▶ [Stated exercise] Please give the listing again, word for word, with nothing left out.

▶ [Data segment]
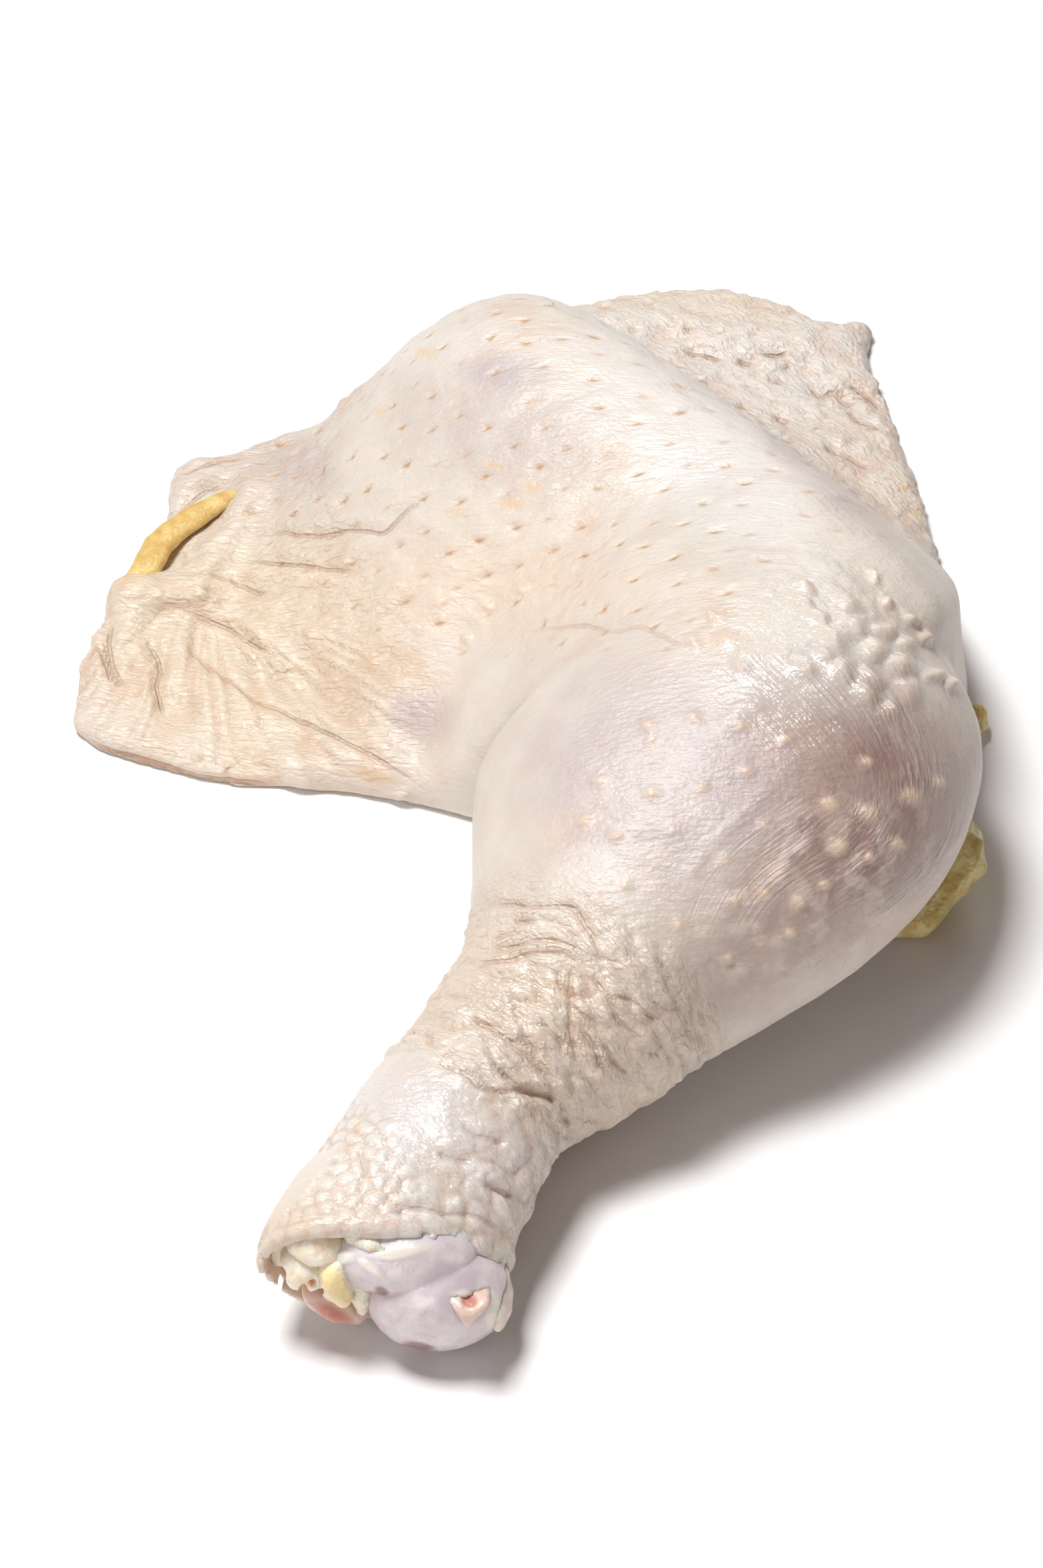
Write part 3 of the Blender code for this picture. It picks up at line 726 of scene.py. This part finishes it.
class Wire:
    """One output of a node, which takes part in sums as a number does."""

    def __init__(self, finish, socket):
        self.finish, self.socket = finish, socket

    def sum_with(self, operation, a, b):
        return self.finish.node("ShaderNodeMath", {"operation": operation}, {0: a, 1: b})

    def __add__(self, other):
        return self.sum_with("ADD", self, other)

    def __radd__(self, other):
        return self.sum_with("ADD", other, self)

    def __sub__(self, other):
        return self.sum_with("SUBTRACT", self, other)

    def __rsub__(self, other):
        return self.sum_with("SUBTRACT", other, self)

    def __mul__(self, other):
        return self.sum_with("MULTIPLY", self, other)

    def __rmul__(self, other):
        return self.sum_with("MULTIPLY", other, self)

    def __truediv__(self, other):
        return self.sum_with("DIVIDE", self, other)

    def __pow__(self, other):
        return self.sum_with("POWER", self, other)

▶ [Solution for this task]
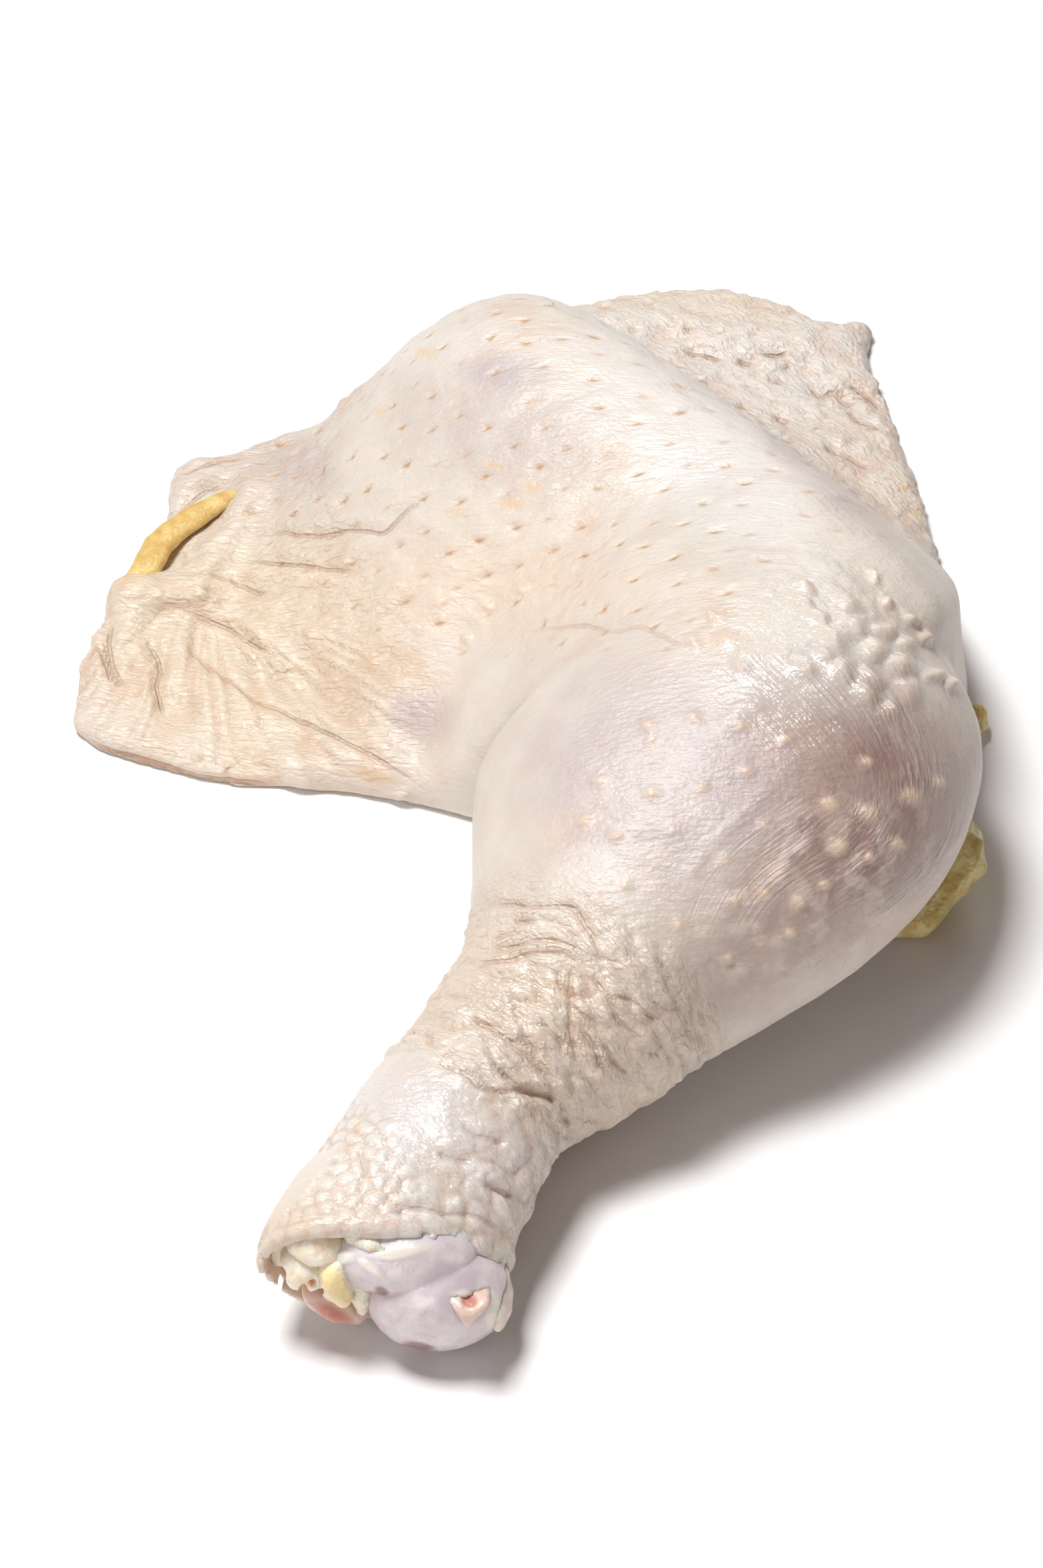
Write part 3 of the Blender code for this picture. It picks up at line 726 of scene.py. This part finishes it.
class Wire:
    """One output of a node, which takes part in sums as a number does."""

    def __init__(self, finish, socket):
        self.finish, self.socket = finish, socket

    def sum_with(self, operation, a, b):
        return self.finish.node("ShaderNodeMath", {"operation": operation}, {0: a, 1: b})

    def __add__(self, other):
        return self.sum_with("ADD", self, other)

    def __radd__(self, other):
        return self.sum_with("ADD", other, self)

    def __sub__(self, other):
        return self.sum_with("SUBTRACT", self, other)

    def __rsub__(self, other):
        return self.sum_with("SUBTRACT", other, self)

    def __mul__(self, other):
        return self.sum_with("MULTIPLY", self, other)

    def __rmul__(self, other):
        return self.sum_with("MULTIPLY", other, self)

    def __truediv__(self, other):
        return self.sum_with("DIVIDE", self, other)

    def __pow__(self, other):
        return self.sum_with("POWER", self, other)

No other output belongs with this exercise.